MATERIAL FOR THE TASK:
____________
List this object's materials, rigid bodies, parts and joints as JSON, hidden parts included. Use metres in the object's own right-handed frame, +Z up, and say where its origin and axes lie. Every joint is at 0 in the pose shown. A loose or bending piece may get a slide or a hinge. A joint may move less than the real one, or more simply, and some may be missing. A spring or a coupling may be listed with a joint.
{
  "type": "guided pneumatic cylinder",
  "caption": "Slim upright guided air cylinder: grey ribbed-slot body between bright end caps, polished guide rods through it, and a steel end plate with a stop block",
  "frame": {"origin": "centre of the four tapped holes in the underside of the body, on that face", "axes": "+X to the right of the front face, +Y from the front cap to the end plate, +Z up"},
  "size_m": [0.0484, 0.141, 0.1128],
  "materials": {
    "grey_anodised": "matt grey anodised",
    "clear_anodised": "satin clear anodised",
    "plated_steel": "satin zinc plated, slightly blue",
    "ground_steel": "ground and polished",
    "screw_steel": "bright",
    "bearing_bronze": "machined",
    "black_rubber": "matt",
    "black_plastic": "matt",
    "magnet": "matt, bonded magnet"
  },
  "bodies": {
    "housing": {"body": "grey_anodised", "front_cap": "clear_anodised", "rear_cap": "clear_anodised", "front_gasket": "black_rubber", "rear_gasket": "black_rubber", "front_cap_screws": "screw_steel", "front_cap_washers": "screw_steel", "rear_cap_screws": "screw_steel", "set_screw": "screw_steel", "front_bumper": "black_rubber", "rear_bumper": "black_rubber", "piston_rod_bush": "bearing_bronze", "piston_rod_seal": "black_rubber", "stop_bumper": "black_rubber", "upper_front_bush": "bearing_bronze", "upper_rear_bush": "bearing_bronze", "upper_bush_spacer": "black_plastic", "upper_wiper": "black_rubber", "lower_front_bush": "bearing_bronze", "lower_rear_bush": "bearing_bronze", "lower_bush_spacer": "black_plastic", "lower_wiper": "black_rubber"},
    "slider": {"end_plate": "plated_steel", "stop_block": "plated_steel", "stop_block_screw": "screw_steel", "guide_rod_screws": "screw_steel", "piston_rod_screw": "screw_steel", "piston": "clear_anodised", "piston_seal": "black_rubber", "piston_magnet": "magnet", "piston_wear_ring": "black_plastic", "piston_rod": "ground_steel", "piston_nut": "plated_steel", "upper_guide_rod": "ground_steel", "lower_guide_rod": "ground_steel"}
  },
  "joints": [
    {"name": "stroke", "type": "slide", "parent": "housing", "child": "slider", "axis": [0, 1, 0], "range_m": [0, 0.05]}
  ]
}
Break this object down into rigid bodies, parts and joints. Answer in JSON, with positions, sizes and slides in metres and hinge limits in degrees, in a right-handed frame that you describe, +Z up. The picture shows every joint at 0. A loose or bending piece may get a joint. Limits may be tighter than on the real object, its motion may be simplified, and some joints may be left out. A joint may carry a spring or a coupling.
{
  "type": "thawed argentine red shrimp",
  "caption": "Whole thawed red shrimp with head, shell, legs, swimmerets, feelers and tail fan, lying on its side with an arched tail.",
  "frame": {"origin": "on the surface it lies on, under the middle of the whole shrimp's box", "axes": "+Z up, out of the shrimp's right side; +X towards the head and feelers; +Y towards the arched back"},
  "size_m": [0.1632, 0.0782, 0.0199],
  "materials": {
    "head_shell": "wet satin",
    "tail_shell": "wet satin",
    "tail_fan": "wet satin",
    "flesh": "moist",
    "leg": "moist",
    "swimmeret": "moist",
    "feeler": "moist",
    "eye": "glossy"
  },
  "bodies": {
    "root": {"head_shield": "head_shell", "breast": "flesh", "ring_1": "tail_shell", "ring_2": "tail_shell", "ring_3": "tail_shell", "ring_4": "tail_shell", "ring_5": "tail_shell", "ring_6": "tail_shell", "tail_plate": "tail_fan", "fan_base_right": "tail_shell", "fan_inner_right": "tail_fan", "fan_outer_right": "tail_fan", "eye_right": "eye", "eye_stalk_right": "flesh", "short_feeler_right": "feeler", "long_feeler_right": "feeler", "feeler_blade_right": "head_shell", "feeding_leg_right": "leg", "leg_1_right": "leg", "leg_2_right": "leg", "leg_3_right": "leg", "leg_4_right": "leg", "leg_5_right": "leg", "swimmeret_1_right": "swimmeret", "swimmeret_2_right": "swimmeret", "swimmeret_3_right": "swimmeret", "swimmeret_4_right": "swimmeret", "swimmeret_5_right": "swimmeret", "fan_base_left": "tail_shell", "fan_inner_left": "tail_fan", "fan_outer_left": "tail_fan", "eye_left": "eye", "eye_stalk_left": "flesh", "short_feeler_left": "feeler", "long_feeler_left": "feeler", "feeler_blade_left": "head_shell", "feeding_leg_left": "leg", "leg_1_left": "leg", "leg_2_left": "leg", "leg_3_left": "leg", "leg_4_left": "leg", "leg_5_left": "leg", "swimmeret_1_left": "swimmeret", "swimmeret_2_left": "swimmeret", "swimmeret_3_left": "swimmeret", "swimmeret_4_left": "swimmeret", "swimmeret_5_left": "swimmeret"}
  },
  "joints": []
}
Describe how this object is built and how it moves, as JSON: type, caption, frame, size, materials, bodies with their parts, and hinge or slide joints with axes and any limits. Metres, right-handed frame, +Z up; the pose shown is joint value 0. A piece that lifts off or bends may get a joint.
____________
WHAT IS EXPECTED: Lines of the listing that contain the word "rigid" are to be counted; report only their number.

EXERCISE SOLUTION: 2